You prefer wholesome writing (you are not anti-erotica).
You like contests (you aren't anti-entry fee).
You promote heavily online and in your region (you aren't anti-travel).
You maintain a website (you aren't anti-blog).

Ears perk up when you define what you aren't, but that's how people cull who's in their world. Nobody likes negative. You might be selective, but let your positive choices drive your image, not the negative. Be remembered as the one wearing the white hat.


Lyn Fairchild Hawks said...

Hi, Hope,

I wonder if some people say to themselves, "Well, I gotta have standards!" But the trick is, as you say, in stating those standards positively. Sure, you don't want to travel a lot---then just as you mentioned, call yourself a regional promoter. (I love all your rephrasings!)

I heard one time that if you want to quit smoking, you shouldn't say, "I will not smoke," but "I want to be healthy and my lungs full of clean air." Because when the brain hears, "smoking," it thinks, "where's my next cigarette?" I think there's some application here. If we fill our minds with self-righteous negativity, then we're in a defensive rather than open mode. We're not growing.

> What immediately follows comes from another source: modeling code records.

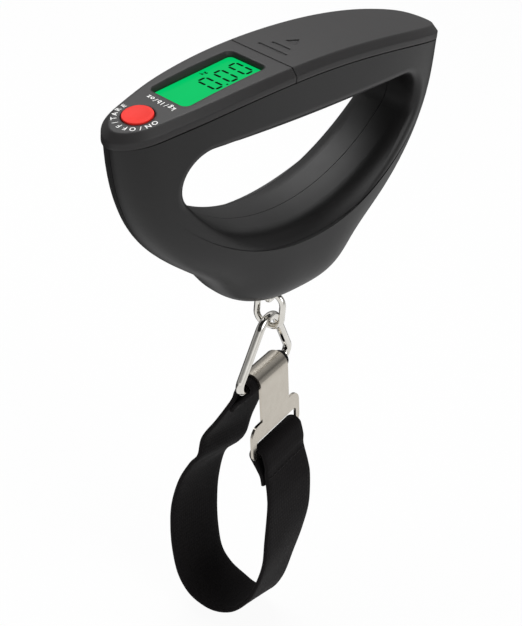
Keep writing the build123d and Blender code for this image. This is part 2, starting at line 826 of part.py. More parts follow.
clip_plate = hang * hook_at * (roll + Pos(0, -hook_inner, 0) * plate)

slot_bar_z = -plate_length + slot_bar / 2
slot_bar_y = -hook_inner - hook_thickness / 2
lean = radians(hook_lean)
slot_bar_at = (
    slot_bar_y * cos(lean) + slot_bar_z * sin(lean),
    ring_low - slot_bar_y * sin(lean) + slot_bar_z * cos(lean),
)
end_y, end_z = strap_near[-1]
run_y, run_z = end_y - slot_bar_at[0], end_z - slot_bar_at[1]
front_lean = degrees(atan2(run_y, -run_z))
lower_length = hypot(run_y, run_z)
slot_loop = webbing_loop(hypot(slot_bar, hook_thickness) / 2, lower_length, slot_loop_half_width)
slot_loop = Pos(0, slot_bar_at[0], slot_bar_at[1]) * Rot(front_lean, 0, 0) * slot_loop

band = webbing_band(strap_near, strap_far, -half_webbing, half_webbing, webbing_half_width)
tail_near = strap_near[-tail_overlap:]
tail_far = strap_far[-tail_overlap:]
tail_low, tail_high = -half_webbing - webbing_thickness, -half_webbing + 0.2
tail = webbing_band(tail_near, tail_far, tail_low, tail_high, webbing_tail_half_width)
strap_webbing = hang * (band + upper_loop + slot_loop + tail)

# ---------------------------------------------------------------------------
# Export
# ---------------------------------------------------------------------------

nodes = {
    "front_shell": front_shell,
    "rear_shell": rear_shell,
    "shell_screws": Compound(shell_screws),
    "display_bezel": display_bezel,
    "battery_door": battery_door,
    "lcd_window": lcd_window,
    "lcd_panel": lcd_panel,
    "backlight_panel": backlight_panel,
    "lcd_contact_strip": lcd_contact_strip,
    "main_board": main_board,
    "board_screws": Compound(board_screws),
    "tact_switch": tact_switch,
    "beeper": beeper,
    "power_button": power_button,
    "battery_tray": battery_tray,
    "battery_cells": Compound(cells),
    "battery_contacts": Compound(contacts),
    "load_cell": load_cell,
    "load_cell_bracket": load_cell_bracket,
    "load_cell_screws": Compound(load_cell_screws),
    "strain_gauges": Compound(gauges),
    "load_eye": load_eye,
    "oval_link": oval_link,
    "triangle_ring": triangle_ring,
    "strap_webbing": strap_webbing,
    "clip_plate": clip_plate,
}

for name, shape in nodes.items():
    solids = shape.solids()
    export_step(solids[0] if len(solids) == 1 else Compound(solids), f"parts/{name}.step")
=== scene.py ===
# %% [markdown]
# # Digital luggage scale
# A hand-held scale for suitcases: a moulded plastic loop to hold, a small
# display and a red button on its arched top, and below it a chain of steel
# rings that carries a webbing strap with a hook plate. Every rigid piece comes
# from the CAD model, in metres and in its own place. This lesson gives each
# piece its finish, makes the soft strap, and sets up the light and the camera.

# %% Load the model and keep its box
from math import sin, cos, radians, pi, hypot, atan2

import bpy
import bmesh
from mathutils import Vector, Matrix


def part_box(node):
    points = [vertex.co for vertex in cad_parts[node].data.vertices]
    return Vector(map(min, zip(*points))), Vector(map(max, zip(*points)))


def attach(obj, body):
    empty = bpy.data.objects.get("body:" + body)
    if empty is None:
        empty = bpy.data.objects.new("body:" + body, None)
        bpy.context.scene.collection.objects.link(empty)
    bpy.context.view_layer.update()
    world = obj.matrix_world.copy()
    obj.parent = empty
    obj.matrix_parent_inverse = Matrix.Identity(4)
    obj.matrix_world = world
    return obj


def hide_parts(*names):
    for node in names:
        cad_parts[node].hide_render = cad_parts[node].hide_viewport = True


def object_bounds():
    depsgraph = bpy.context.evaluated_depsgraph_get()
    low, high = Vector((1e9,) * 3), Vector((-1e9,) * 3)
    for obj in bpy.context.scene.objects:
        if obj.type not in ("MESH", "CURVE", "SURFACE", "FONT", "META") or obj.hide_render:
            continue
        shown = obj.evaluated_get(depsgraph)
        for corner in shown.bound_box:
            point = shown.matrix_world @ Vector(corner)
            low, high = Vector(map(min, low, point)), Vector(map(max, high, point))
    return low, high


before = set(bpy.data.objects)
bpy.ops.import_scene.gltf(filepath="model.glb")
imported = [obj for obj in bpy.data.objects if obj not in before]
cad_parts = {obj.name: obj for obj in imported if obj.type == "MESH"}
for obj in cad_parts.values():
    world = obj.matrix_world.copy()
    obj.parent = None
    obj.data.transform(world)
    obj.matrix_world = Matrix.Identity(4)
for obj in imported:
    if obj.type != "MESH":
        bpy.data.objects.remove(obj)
cad_low, cad_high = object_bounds()
mm = 0.001
print("CAD box from", cad_low, "to", cad_high)

# %% [markdown]
# ## A small language for finishes
# Every finish is a sheet of shader nodes. Laying them by hand hides the idea,
# so one class wraps an output and lets it be added, subtracted and multiplied
# like a number, and one method lays any other node: it takes the node's type,
# its settings, and the values or links of its sockets. The few nodes that come
# back in most finishes have a short method of their own that calls it.

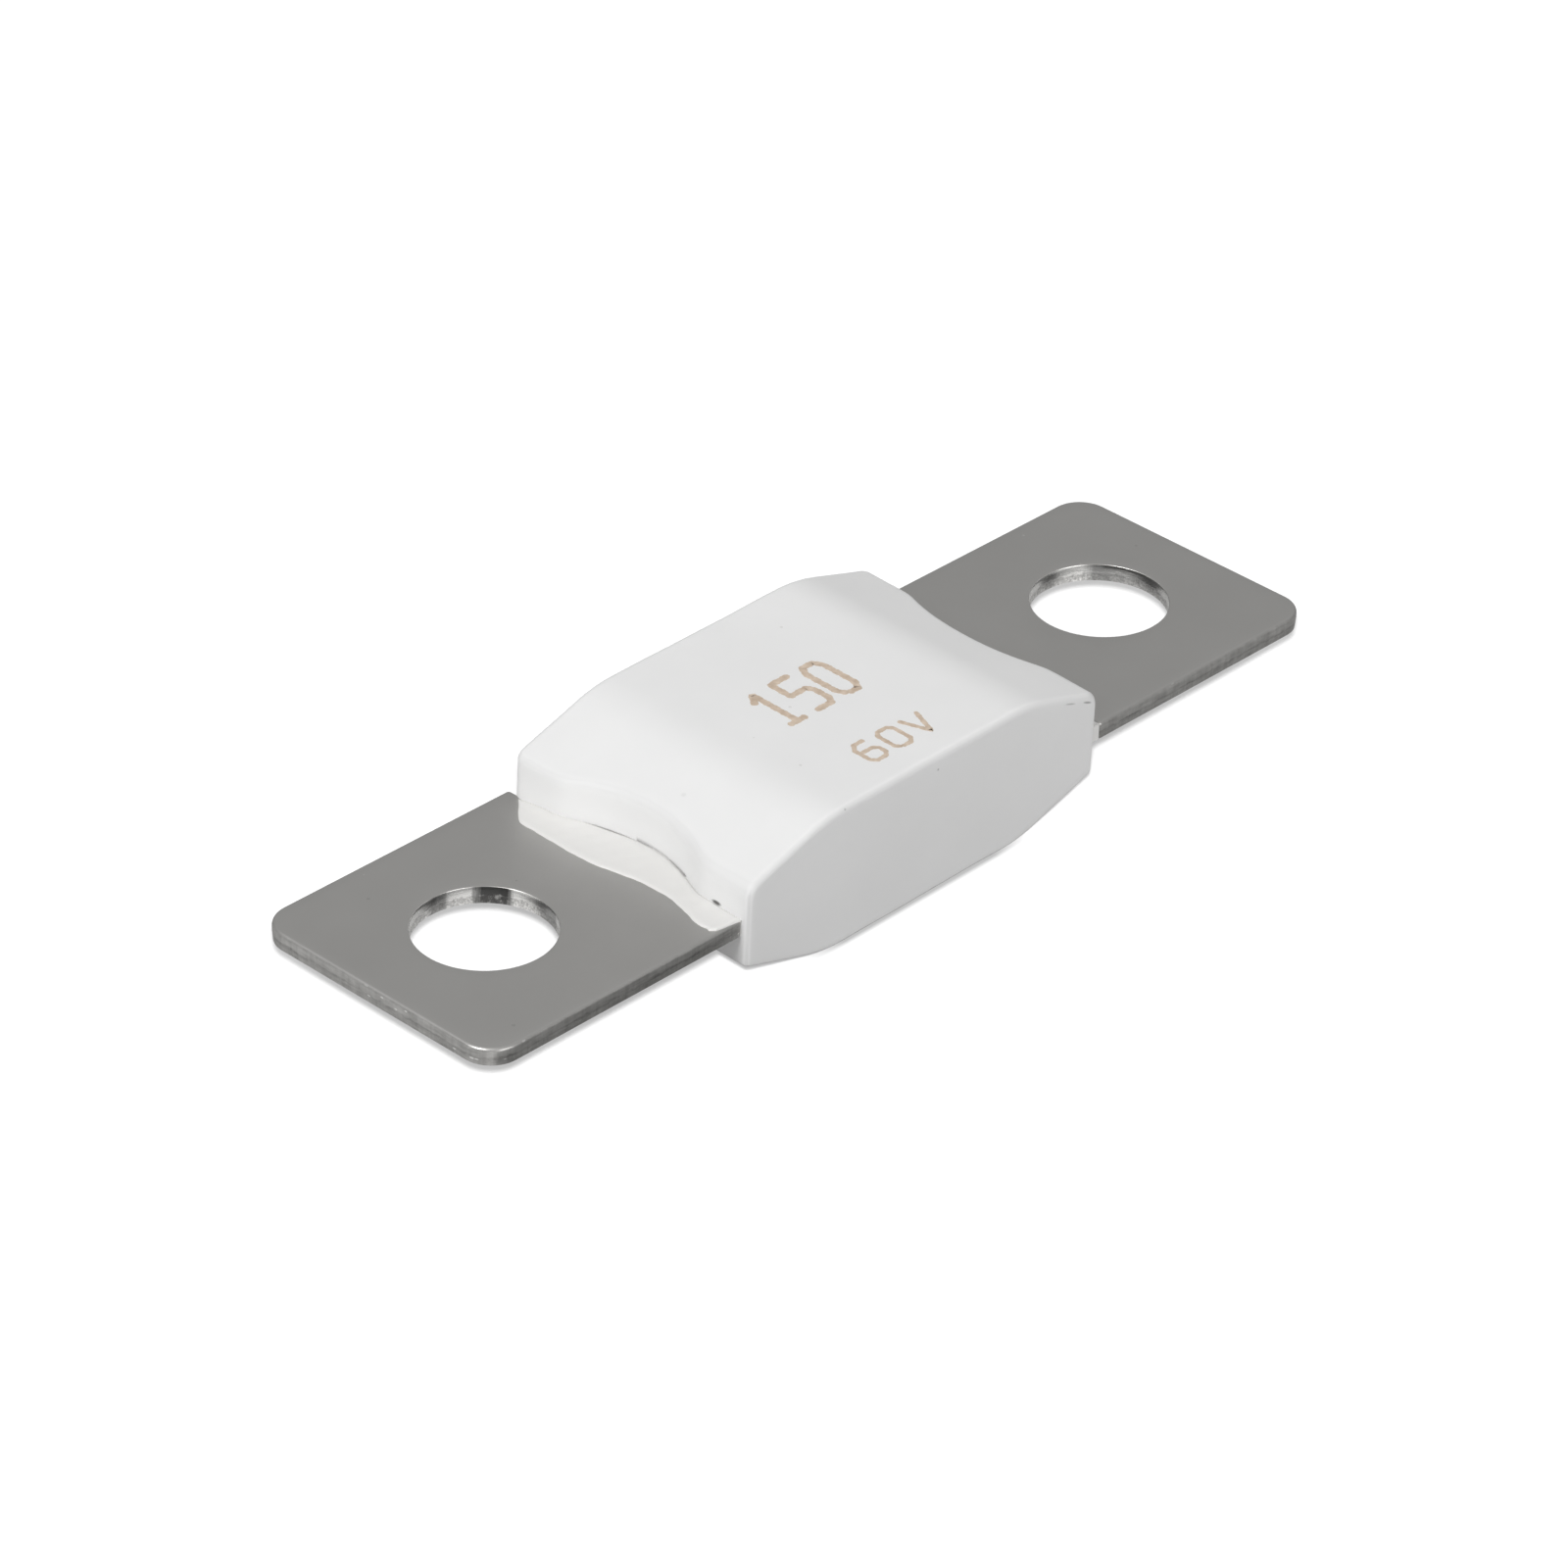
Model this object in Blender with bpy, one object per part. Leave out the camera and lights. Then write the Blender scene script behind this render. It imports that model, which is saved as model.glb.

I'm preaching to myself here as I revise my novel!


Hope Clark said...

Right, Lyn! It's all in how we look at things. Be positive and we see positive!

Heather Marsten said...

Excellent post - and timely for me. Thanks for sharing.

Jennifer Fitz said...

I had to put myself through this in a recent author's bio. Most other writers on my topic had many more years of experience than me. But I knew that what I had to say was valuable, and unique, and I had checked it with more experienced folks and gotten 100% agreement.

So in my bio, I didn't mention years at all. I just told my story -- how I came to be an expert on my subject, and what I had to share.

Of course I'll happily stick review copies in the hands of those guys with 30 years experience, so they can tell everyone that I got it right :-).